10 Things You Should Know About Being in a Relationship with an INFP

IntrovertDear.com INFP relationship love what to know

Love is the life-blood for those who identify as an INFP personality type. As lovers of love, finding a compatible partner willing to investigate our complex, individualistic nature can be hard. Thankfully, we found you. Our number one desire in a relationship is to be understood and accepted for our authentic self. While we’re keenly self-aware, we can struggle to help you discern our perplexing ways. If you haven’t already noticed, we can be paradoxical, with many traits that contradict each other. Getting to know an INFP can be an expedition full of swift twists and turns, with a few unexpected boundaries thrown in. So, here are 10 things you should know while on your quest to understanding an INFP’s mysterious behavior in a relationship:

1. We prefer to move at a slower pace. In the beginning of a relationship with an INFP, you may notice their hesitance to reveal certain parts of themselves. Occasionally we’re an open-book, but the stuff that matters will take time to unveil. We take mental and physical intimacy very seriously, as we want to be sure that you are capable of accepting us. One of our romantic ideals is to share our innermost self with you, so try to ask the right questions in a gentle manner to help this along. Pressuring us to open up may result in more resistance (we’re stubborn that way).

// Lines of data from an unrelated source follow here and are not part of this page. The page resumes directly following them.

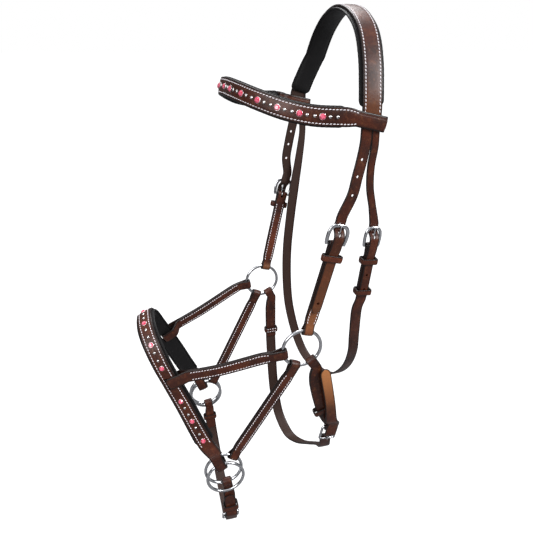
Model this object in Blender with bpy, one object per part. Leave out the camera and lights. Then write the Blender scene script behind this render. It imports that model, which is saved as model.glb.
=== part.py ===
# Side-pull bitless bridle in brown leather with black padding and steel rings.
# Metres. +Z up, the horse faces -Y, its left (near) side is +X.
# The origin is under the middle of the crown pad, where the horse's poll carries it.
import math

import bmesh
import bpy
from mathutils import Vector

# ---- leather and padding sections ----
crown_width = 0.022
crown_thick = 0.0028
crown_pad_width = 0.0285
crown_pad_thick = 0.005
cheek_width = 0.013
cheekpiece_width = 0.015
throat_width = 0.009
throat_end_width = 0.0115
throatlatch_width = 0.0140
strap_thick = 0.0022
side_width = 0.015
jaw_width = 0.016
jaw_tip_width = 0.0140
chin_width = 0.016
loop_width = 0.013
brow_width = 0.0165
brow_middle_width = 0.0200
brow_thick = 0.0024
brow_pad_width = 0.022
brow_pad_thick = 0.005
nose_width = 0.021
nose_thick = 0.003
nose_pad_width = 0.0265
nose_pad_thick = 0.006

# ---- metal ----
ring_diameter = 0.053
ring_wire = 0.0042
bar_radius = 0.0013
frame_length = 0.022
frame_side = 0.0042
square_side = 0.0032
frame_thick = 0.0030
tongue_width = 0.0022
tongue_thick = 0.0016

# ---- fits ----
clearance = 0.0004
layer_gap = 0.0005
leg_clearance = 0.0008
slack = 0.0008
keeper_ease = 0.0028
throat_keeper_ease = 0.0010
jaw_keeper_ease = 0.0024
buckle_ease = 0.0012
hole_radius = 0.0016

# ---- where things hang on the near side; the far side mirrors it ----
leg_x = 0.101
brow_height = -0.107
brow_slope = 0.225
brow_sag = 0.0075
far_lean = 0.015
cheek_ring_at = Vector((leg_x, -0.073, -0.374))
nose_ring_at = Vector((0.0860, -0.174, -0.559))
rein_ring_at = Vector((0.0916, -0.1725, -0.569))
cheek_bar_at = Vector((0.107, -0.040, -0.238))
throat_bar_at = Vector((0.1005, 0.0075, -0.2470))
jaw_bar_at = Vector((0.088, -0.0235, -0.519))
chin_bar_at = Vector((0.0825, -0.166, -0.648))
nose_pad_end = -0.5125
nose_loop_width = 0.015
nose_slit_at = -0.0035
jaw_keeper_height = -0.470
throat_pivot_at = Vector((leg_x, 0.0018, -0.1320))

# loop positions round a ring, in degrees from straight down towards the back
cheek_loop_angle = 165
upper_loop_angle = -80
lower_loop_angle = -23
jaw_loop_angle = 33
far_jaw_loop_angle = 27
nose_lower_loop_angle = 145
chin_loop_angle = 9

# ---- worked out from the sizes above ----
ring_radius = (ring_diameter - ring_wire) / 2
half_gap = (strap_thick + layer_gap) / 2
bar_fold = bar_radius + clearance
under_bow = -(frame_thick / 2 + clearance + strap_thick / 2)
over_fold = bar_fold + strap_thick * 1.5 + clearance
on_strap = half_gap + strap_thick + clearance
side_axis = Vector((1, 0, 0))
back_axis = Vector((0, 1, 0))

leather = ((0.105, 0.045, 0.028, 1), 0.42, 0.0)
padding = ((0.012, 0.012, 0.013, 1), 0.55, 0.0)
steel = ((0.62, 0.63, 0.65, 1), 0.18, 1.0)

# ---- routes in metres, near side, picked by hand ----
crown_line = [(0.0, 0.0, crown_pad_thick + clearance + crown_thick / 2), (0.030, 0.0, 0.0020),
              (0.055, 0.0, -0.0100), (0.073, -0.001, -0.0260), (0.088, -0.003, -0.0490),
              (0.0965, -0.0045, -0.0720), (leg_x - 0.001, -0.005, -0.0860)]
cheek_tail_line = [(leg_x, -0.0095, -0.1120), (leg_x, -0.0096, -0.1280), (0.1015, -0.0125, -0.1460),
                   (0.1030, -0.0170, -0.1640), (0.1045, -0.0220, -0.1840)]
far_tail_line = [(-leg_x, -0.0255, -0.1120), (-leg_x, -0.0258, -0.1280), (-0.1020, -0.0290, -0.1460),
                 (-0.1035, -0.0320, -0.1640), (-0.1050, -0.0345, -0.1840)]
throat_billet_line = [(leg_x, 0.0018, -0.1276), (leg_x, 0.0018, -0.1300), (leg_x, 0.0018, -0.1340),
                      (0.1010, -0.0010, -0.1550), (0.1010, 0.0000, -0.1780), (0.1005, 0.0050, -0.2000)]
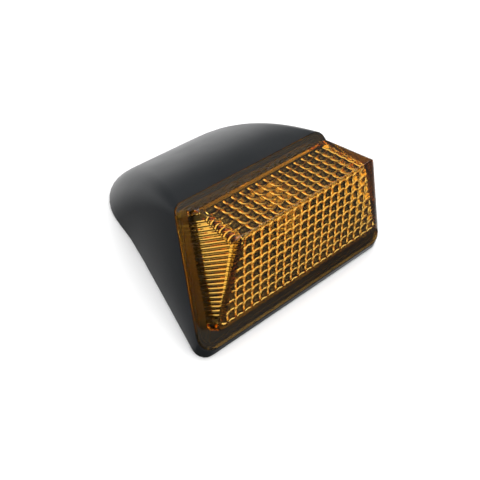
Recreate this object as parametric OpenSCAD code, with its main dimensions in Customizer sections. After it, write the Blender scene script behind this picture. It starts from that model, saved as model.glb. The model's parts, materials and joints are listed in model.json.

2. We’re genuine romantics. Think more along the lines of a Shakespearean sonnet, rather than a Hallmark card with platitudes of affection. We’ll certainly enjoy fresh flowers or dinner by candlelight, but personalized gestures will make us feel incredibly special. A foolproof way to accomplish this is through handmade gifts. Masterful or loaded with imperfections, your gift is bound to be thoughtful since you put in the effort. Finding creative ways to say, “I love you” that are uniquely suited to your INFP demonstrate that you understand and admire us — the attempt of which is the greatest gift of all.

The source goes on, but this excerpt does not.